Namdrol wrote:
When we get down to the basic problem, we have an appearance. Then we give it a label. Identification follows appearance. Then conventional discourse can ensue. Underneath the all identifications is the idea of "is".
Well, you are saying that underneath the all identifications is the idea of "is", but still, you begin with appearance.
I am thinking here that "is" or "is not" are conceptual, and only follow the initial arising of an appearance, the raw arising of appearance to the senses.
What we experience as appearances is so unfathomably vast, and occurring so rapidly, i mean, you just need to glance around the room and already you are processing millions of bits of information about shape depth, color and so forth, and we are perceiving things we are not even aware that we are perceiving until they are brought to out attention, like when one's foot falls asleep.
I am not disagreeing with you at all about the illusory quality of "is' or 'is not", I am just wondering about the order of things.
By the way, getting back to an earlier discussion in this thread, i meantioned sunlight and you pointed out that sunlight has a cause, and so it is conditional and not eternal and so on. So, let me take it in the other direction.

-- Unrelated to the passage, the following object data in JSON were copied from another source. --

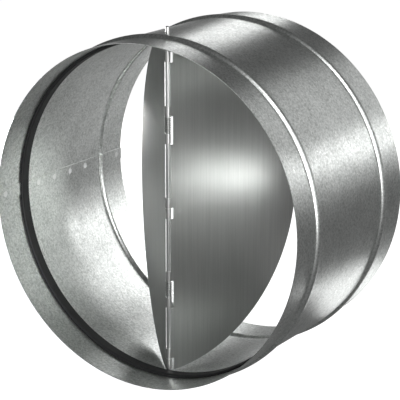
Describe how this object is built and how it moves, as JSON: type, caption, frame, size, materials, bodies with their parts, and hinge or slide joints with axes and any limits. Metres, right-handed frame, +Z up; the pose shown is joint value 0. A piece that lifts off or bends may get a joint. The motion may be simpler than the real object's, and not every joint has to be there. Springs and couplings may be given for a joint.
{
  "type": "duct backdraft damper",
  "caption": "Round duct sleeve with rolled beads and a rubber seat, and sprung half-round flaps that hinge on a central pin and fold downstream, so that air can't flow back.",
  "frame": {"origin": "centre of the sleeve's inlet end plane", "axes": "+Y along the duct axis, the way the air flows; +Z up, along the hinge pin; +X to the right seen from the inlet"},
  "size_m": [0.2534, 0.16, 0.263],
  "materials": {
    "galvanised_sheet": "zinc coated sheet, fine grain, half matt",
    "seal_rubber": "matt black",
    "bright_steel": "bright drawn",
    "flap_aluminium": "mill finish, fine vertical streaks",
    "spring_steel": "bright wire"
  },
  "bodies": {
    "casing": {"casing": "galvanised_sheet", "seal_ring": "seal_rubber", "hinge_pin": "bright_steel", "upper_spring": "spring_steel", "lower_spring": "spring_steel"},
    "right_flap": {"right_flap": "flap_aluminium"},
    "left_flap": {"left_flap": "flap_aluminium"}
  },
  "joints": [
    {"name": "right_flap_hinge", "type": "hinge", "parent": "casing", "child": "right_flap", "pos_m": [0, 0.03615, 0], "axis": [0, 0, 1], "range_deg": [-71.5, 13.5], "stiffness_Nm_per_rad": 0.02, "springref_deg": -103.13, "deforming": ["upper_spring", "lower_spring"]},
    {"name": "left_flap_hinge", "type": "hinge", "parent": "casing", "child": "left_flap", "pos_m": [0, 0.03615, 0], "axis": [0, 0, -1], "range_deg": [-49, 36], "stiffness_Nm_per_rad": 0.02, "springref_deg": -80.21, "deforming": ["upper_spring", "lower_spring"]}
  ]
}
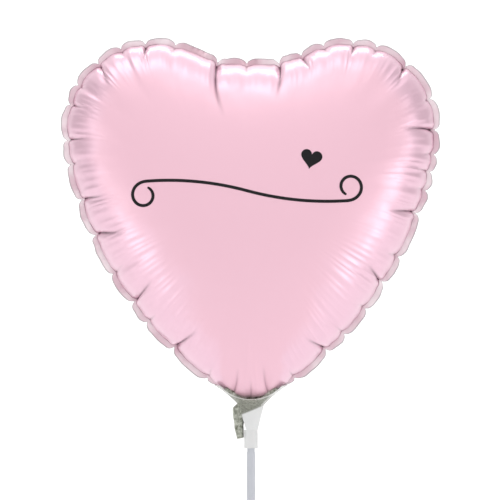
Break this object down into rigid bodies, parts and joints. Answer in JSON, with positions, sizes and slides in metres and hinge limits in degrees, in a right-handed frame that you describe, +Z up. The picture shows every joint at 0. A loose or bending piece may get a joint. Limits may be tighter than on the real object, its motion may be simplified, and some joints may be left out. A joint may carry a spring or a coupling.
{
  "type": "foil balloon on stick",
  "caption": "Air-filled foil heart balloon held by its gathered neck in a slotted plastic cup on a thin tubular stick.",
  "frame": {"origin": "centre of the stick's lower end", "axes": "+Z up along the stick to the heart, -Y is the heart's front, +X to the right seen from the front"},
  "size_m": [0.19, 0.086, 0.491],
  "materials": {
    "pink_film": "pearl pink print on metallised film, satin gloss",
    "seam_film": "pink film fused double, slightly grey and see-through",
    "valve_film": "thin clear film",
    "silver_film": "bare metallised film, crumpled, grey silver",
    "cup_plastic": "clear, slightly milky moulded plastic",
    "stick_plastic": "light grey extruded tube, satin"
  },
  "bodies": {
    "stick": {"stick": "stick_plastic"},
    "cup": {"balloon_cup": "cup_plastic"},
    "neck": {"neck_tail": "silver_film"},
    "balloon": {"front_panel": "pink_film", "back_panel": "pink_film", "seam_flange": "seam_film", "valve_front_film": "valve_film", "valve_back_film": "valve_film"}
  },
  "joints": [
    {"name": "cup_turn", "type": "hinge", "parent": "stick", "child": "cup", "pos_m": [0, 0, 0.293], "axis": [0, 0, 1], "continuous": true},
    {"name": "neck_lift", "type": "slide", "parent": "cup", "child": "neck", "axis": [0, 0, 1], "range_m": [0, 0.03]},
    {"name": "balloon_nod", "type": "hinge", "parent": "neck", "child": "balloon", "pos_m": [0, 0, 0.331], "axis": [1, 0, 0], "range_deg": [-8, 8]}
  ]
}
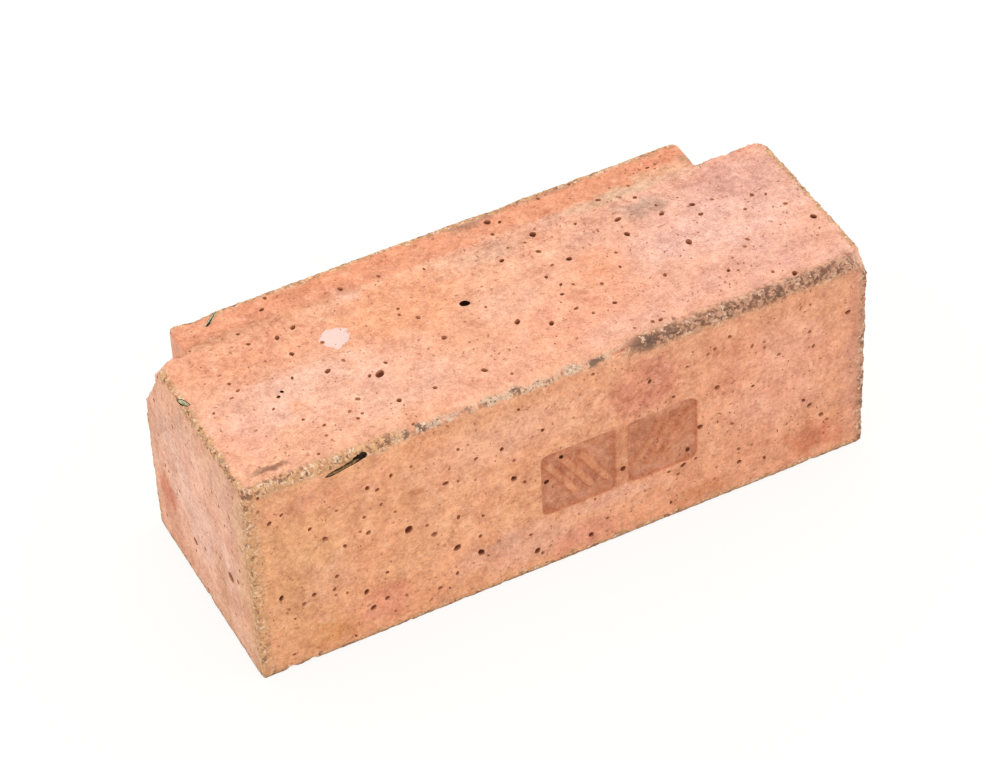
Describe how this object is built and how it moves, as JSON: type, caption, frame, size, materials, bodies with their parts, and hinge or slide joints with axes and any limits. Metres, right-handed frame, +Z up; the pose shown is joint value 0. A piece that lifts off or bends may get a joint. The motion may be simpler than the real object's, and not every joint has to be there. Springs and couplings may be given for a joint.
{
  "type": "clay brick",
  "caption": "Fired clay brick of nearly square section, with a notch at each end of its back top edge and a sunk panel on its front face.",
  "frame": {"origin": "middle of the bed face, which the brick lies on", "axes": "+X along the brick, with the stamped front face towards -Y and the lug at the back; +Z up from the bed"},
  "size_m": [0.242, 0.089, 0.09],
  "materials": {
    "fired_clay": "matt fired clay, porous, sandy at the arrises"
  },
  "bodies": {
    "root": {"brick": "fired_clay"}
  },
  "joints": []
}
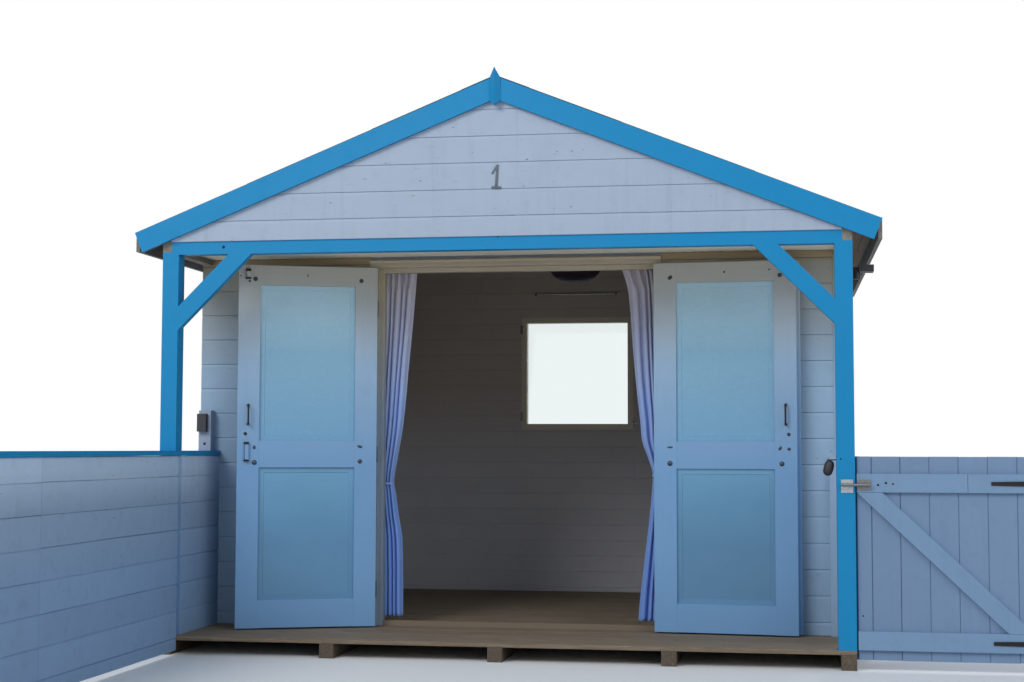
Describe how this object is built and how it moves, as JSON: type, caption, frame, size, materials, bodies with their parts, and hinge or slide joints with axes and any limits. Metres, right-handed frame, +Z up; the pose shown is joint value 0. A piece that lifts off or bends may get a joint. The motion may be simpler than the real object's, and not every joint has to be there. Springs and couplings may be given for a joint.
{
  "type": "beach hut",
  "caption": "Timber beach hut with a pitched roof, a shallow post porch, double doors standing open, a low side fence and a boarded side gate.",
  "frame": {"origin": "on the ground under the middle bearer, below the middle of the room", "axes": "+X to the right seen from the front, +Y from the front to the back, +Z up"},
  "size_m": [4.888, 6.444, 3.036],
  "materials": {
    "blue_paint": "blue painted wood, satin",
    "white_boards": "white painted boards",
    "bare_wood": "weathered bare wood",
    "floor_wood": "worn floor boards",
    "roof_wood": "plain roof boards",
    "felt": "mineral roof felt",
    "door_paint": "white gloss painted wood",
    "panel_paint": "pale blue gloss painted panel",
    "dark_metal": "black painted iron",
    "steel": "dull galvanised steel",
    "cotton": "pale lavender cotton",
    "glass": "clear window glass",
    "rod_brown": "brown painted rod",
    "fitting_grey": "dark grey moulded plastic"
  },
  "bodies": {
    "hut": {"floor_bearers": "bare_wood", "floor_boards": "floor_wood", "front_wall_sides": "white_boards", "front_wall_head": "white_boards", "back_wall": "white_boards", "side_walls": "white_boards", "side_plates": "bare_wood", "ridge_boards": "roof_wood", "rafters_left": "roof_wood", "rafters_right": "roof_wood", "roof_left": "roof_wood", "roof_right": "roof_wood", "roof_felt": "felt", "bargeboards": "blue_paint", "eaves_fascias": "bare_wood", "finial": "blue_paint", "porch_posts": "blue_paint", "porch_beam": "blue_paint", "porch_braces": "blue_paint", "front_gable": "white_boards", "porch_soffit": "white_boards", "door_frame": "door_paint", "door_sill": "floor_wood", "drip_cap": "door_paint", "hinge_pins": "dark_metal", "rods": "rod_brown", "curtain_left": "cotton", "curtain_right": "cotton", "window_frame": "door_paint", "window_glass": "glass", "ceiling_lamp": "dark_metal", "fence_boards": "white_boards", "fence_posts": "white_boards", "fence_cap": "blue_paint", "gate_post": "blue_paint", "wall_fittings": "fitting_grey"},
    "left_door": {"left_door_leaf": "door_paint", "left_door_panels": "panel_paint", "left_door_fittings": "dark_metal"},
    "right_door": {"right_door_leaf": "door_paint", "right_door_panels": "panel_paint", "right_door_fittings": "dark_metal"},
    "gate": {"gate_boards": "white_boards", "gate_ledges": "white_boards", "gate_fittings": "steel"}
  },
  "joints": [
    {"name": "left_door_hinge", "type": "hinge", "parent": "hut", "child": "left_door", "pos_m": [-0.784, -1.226, 1], "axis": [0, 0, 1], "range_deg": [-18, 159]},
    {"name": "right_door_hinge", "type": "hinge", "parent": "hut", "child": "right_door", "pos_m": [0.766, -1.226, 1], "axis": [0, 0, 1], "range_deg": [-174.7, 3.3]},
    {"name": "gate_hinge", "type": "hinge", "parent": "hut", "child": "gate", "pos_m": [2.856, -1.876, 0.5], "axis": [0, 0, 1], "range_deg": [0, 100]}
  ]
}
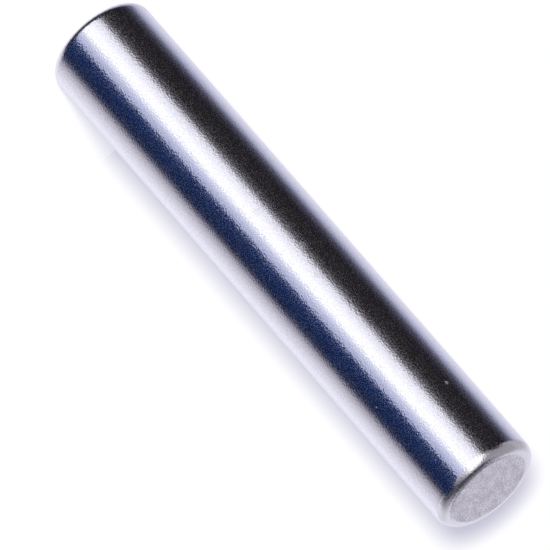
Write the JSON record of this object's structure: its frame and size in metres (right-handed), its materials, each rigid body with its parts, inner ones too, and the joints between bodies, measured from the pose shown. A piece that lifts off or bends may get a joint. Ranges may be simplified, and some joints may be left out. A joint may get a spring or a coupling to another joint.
{
  "type": "dowel pin",
  "caption": "Ground steel dowel pin with flat, round-edged ends, pressed or slid into reamed holes to locate parts.",
  "frame": {"origin": "centre of the flat foot that the pin stands on", "axes": "+Z along the pin's axis, from the foot to the top face; +X and +Y are any two directions across it"},
  "size_m": [0.008, 0.008, 0.045],
  "materials": {
    "ground_steel": "hardened steel, ground and polished round the shank, satin on the end faces"
  },
  "bodies": {
    "root": {"dowel_pin": "ground_steel"}
  },
  "joints": []
}
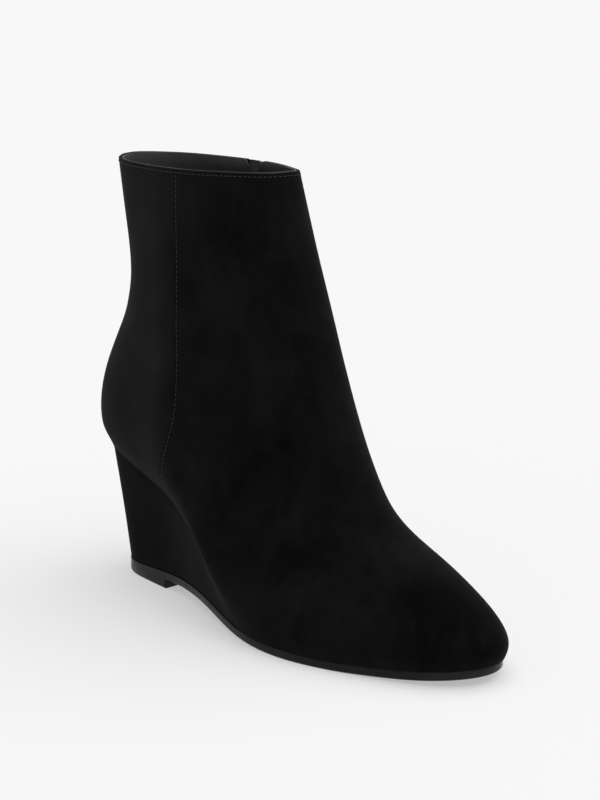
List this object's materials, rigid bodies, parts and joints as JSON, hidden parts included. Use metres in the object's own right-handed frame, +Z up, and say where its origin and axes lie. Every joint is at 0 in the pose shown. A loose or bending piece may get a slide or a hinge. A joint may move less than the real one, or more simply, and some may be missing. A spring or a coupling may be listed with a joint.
{
  "type": "wedge ankle boot",
  "caption": "Suede ankle boot for the right foot with an almond toe, a covered wedge heel, a thin rubber outsole and an inner side zip.",
  "frame": {"origin": "middle of the heel's tread, on the floor", "axes": "+X towards the toe, +Y towards the inner side, +Z up"},
  "size_m": [0.2428, 0.0861, 0.1995],
  "materials": {
    "suede": "matt black suede",
    "rubber": "semi-gloss black",
    "lining": "smooth dark grey",
    "tape": "woven black, with a black nylon coil",
    "gold": "polished pale gold"
  },
  "bodies": {
    "boot": {"outsole": "rubber", "wedge": "suede", "insole": "lining", "upper": "suede", "back_tab": "suede", "zip_tape": "tape", "zip_teeth": "tape", "zip_slider": "gold"},
    "pull": {"zip_pull": "gold"}
  },
  "joints": [
    {"name": "pull_hinge", "type": "hinge", "parent": "boot", "child": "pull", "pos_m": [0.03264, 0.03049, 0.19202], "axis": [0.9997, -0.0176, 0.0179], "range_deg": [0, 170]}
  ]
}
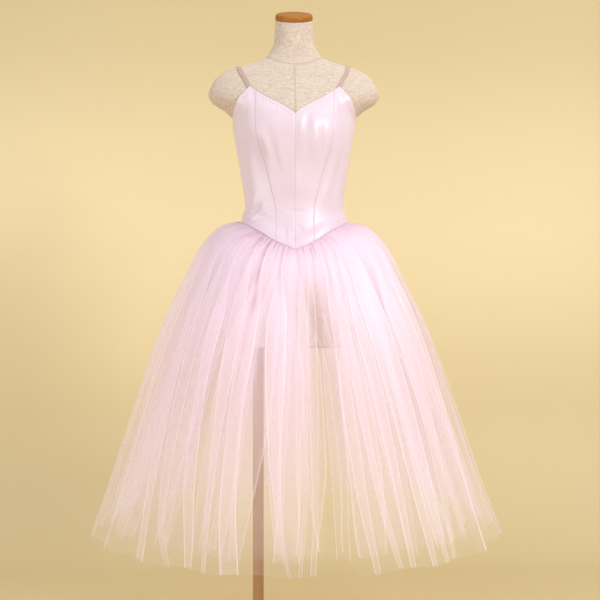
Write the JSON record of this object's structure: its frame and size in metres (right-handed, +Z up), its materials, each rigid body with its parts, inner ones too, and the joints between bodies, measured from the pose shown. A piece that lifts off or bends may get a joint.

What about total darkness? Total darkness is a complete lack of light.
If a person has their eyes completely covered, one will not know if one is in the dark room or not.
Thus, when one is in a totally dark space (accidentally buried alive) with one's eyes open,
There is the experience of something which does not arise conditionally, and this experience occurs through perception.
In other words,
because my eyes are open I can see that the space is totally dark.
Now, I suppose it could be argued that
darkness is dependent on no light and thus results from causes, or only exists in some relative context.
However, I do not think this is a logical argument, because the introduction of light can only be considered as an interruption.
Unlike the comparing, say, hot and cold, where each has something causing it, there is nothing actually causing darkness, yet that darkness can be directly witnessed because there is still the functioning of awareness.
So, perhaps sunyata can be directly experienced, precisely
as both the non-arising of an experiencer and the non arising of an object of experience.